From affine to barycentric coordinates in polytopes
Anna B. Romanowska, Jonathan D. H. Smith, Anna Zamojska-Dzienio
TL;DR
The paper addresses sparse barycentric coordinates for points in convex polytopes by developing a decomposition-based framework that partitions a polytope into simplices of the same dimension. It unifies affine and barycentric viewpoints, leveraging volumetric/areal coordinates within each simplex and zeros for vertices outside the containing simplex to produce unique, sparse representations. The approach extends from polygons to polytopes via pointed decompositions into pyramids and simplices, and provides concrete algorithms for 3D and general $n$-dimensional polytopes through shelling-inspired numbering of facets, vertices, and simplices. This yields a practical method for computing barycentric coordinates with minimal support, complementing existing systems like Gibbs and Wachspress and enabling efficient geometric modeling in higher dimensions.
Abstract
Each point of a simplex is expressed as a unique convex combination of the vertices. The coefficients in the combination are the barycentric coordinates of the point. For each point in a general convex polytope, there may be multiple representations, so its barycentric coordinates are not necessarily unique.
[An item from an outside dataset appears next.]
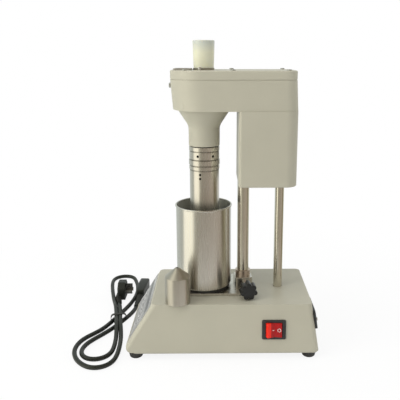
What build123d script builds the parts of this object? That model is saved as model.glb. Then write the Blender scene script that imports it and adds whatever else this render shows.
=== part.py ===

There are various schemes to fix particular barycentric coordinates: Gibbs, Wachspress, cartographic, etc. In this paper, a method for producing sparse barycentric coordinates in polytopes will be discussed. It uses a purely algebraic treatment of affine spaces and convex sets, with barycentric algebras. The method is based on a certain decomposition of each finite-dimensional convex polytope into a union of simplices of the same dimension.